(Some records)
::::

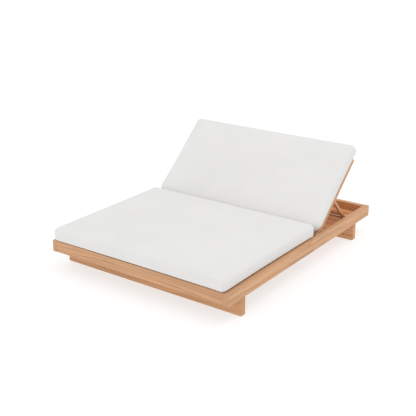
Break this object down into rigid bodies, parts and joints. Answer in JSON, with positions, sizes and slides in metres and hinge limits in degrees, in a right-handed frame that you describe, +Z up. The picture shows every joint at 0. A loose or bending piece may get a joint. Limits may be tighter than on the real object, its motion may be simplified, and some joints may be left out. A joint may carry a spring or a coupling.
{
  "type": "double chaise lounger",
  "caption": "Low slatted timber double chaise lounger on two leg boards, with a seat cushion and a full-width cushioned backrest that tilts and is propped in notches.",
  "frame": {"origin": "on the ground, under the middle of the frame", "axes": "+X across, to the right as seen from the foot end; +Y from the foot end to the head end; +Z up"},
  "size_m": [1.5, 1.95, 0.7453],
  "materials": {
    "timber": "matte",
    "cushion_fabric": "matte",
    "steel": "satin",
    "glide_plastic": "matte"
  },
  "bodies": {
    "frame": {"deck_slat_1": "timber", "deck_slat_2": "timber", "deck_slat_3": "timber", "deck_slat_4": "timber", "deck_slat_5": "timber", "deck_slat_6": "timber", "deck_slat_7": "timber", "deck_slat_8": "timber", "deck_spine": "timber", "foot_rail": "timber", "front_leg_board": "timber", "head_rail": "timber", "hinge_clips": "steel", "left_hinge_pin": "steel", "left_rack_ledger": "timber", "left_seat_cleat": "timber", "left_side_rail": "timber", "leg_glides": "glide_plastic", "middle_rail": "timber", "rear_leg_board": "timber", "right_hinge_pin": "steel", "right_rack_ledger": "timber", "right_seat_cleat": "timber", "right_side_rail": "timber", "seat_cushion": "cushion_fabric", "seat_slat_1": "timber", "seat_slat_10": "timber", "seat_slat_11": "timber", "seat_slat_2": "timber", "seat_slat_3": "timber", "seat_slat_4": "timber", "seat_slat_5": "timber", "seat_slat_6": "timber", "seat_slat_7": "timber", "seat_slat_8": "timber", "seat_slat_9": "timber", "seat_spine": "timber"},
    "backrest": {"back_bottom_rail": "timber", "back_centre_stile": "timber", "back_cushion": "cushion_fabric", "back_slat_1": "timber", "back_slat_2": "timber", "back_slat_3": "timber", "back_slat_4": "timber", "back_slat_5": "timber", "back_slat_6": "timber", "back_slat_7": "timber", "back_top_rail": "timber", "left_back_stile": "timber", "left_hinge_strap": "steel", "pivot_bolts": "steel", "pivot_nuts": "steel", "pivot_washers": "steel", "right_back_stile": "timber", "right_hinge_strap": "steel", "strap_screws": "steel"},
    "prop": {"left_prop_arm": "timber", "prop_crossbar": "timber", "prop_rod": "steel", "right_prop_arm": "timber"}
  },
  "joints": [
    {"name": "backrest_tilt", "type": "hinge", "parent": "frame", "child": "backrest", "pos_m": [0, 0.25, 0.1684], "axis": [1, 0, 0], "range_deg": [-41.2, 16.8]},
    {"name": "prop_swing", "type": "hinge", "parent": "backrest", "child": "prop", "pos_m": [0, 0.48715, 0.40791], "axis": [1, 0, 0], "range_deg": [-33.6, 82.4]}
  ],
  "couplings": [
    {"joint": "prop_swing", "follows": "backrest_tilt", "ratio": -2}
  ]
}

::::

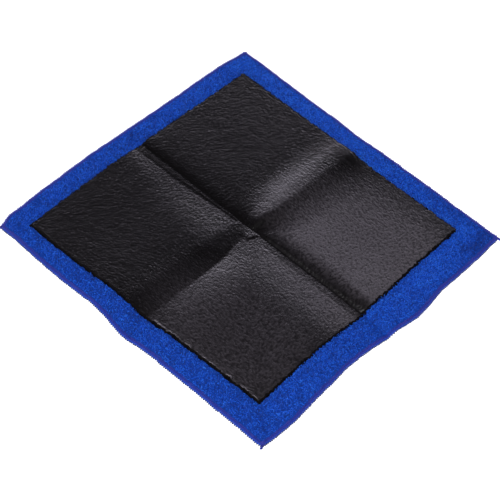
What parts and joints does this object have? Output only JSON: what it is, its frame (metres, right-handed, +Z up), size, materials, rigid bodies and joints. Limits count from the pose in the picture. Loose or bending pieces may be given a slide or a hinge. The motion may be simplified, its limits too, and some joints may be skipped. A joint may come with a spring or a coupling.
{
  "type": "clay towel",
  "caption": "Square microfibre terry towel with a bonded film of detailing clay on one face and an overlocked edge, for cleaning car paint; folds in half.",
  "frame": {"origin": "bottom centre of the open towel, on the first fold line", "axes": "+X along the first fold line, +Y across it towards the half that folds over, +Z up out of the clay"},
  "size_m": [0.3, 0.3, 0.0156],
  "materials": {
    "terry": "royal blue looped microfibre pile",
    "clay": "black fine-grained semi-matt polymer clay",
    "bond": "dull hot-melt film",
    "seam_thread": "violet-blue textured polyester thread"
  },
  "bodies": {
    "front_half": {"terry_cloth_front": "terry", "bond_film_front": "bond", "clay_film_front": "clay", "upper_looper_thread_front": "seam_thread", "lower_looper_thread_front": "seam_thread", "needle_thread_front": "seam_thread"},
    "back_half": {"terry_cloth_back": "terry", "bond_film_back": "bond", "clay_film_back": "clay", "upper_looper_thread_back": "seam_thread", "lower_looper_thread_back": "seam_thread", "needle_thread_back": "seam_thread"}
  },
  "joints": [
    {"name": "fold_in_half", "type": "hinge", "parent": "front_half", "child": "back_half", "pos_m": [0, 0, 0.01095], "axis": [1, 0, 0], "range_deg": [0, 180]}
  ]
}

::::

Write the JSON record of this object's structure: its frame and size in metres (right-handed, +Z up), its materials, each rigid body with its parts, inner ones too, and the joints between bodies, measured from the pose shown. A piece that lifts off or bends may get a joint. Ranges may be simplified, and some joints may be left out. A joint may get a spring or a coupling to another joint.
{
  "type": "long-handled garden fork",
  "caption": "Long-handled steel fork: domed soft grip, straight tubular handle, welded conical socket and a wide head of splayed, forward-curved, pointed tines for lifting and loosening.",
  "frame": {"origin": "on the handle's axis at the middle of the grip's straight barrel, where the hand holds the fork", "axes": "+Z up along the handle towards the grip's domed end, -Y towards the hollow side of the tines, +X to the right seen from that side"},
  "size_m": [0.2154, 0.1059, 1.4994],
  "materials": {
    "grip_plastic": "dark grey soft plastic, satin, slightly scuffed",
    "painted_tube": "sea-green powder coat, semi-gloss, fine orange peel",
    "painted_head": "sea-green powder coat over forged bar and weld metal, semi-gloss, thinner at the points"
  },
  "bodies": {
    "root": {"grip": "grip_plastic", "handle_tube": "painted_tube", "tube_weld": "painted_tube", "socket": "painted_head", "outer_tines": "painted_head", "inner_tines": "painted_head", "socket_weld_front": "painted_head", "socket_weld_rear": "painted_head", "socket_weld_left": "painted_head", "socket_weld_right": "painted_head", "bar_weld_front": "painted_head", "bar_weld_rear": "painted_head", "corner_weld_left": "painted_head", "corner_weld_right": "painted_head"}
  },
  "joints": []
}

::::

Job: Indicate how many lines of the material include the word "JSON"; the number alone is required.

Expected output: 3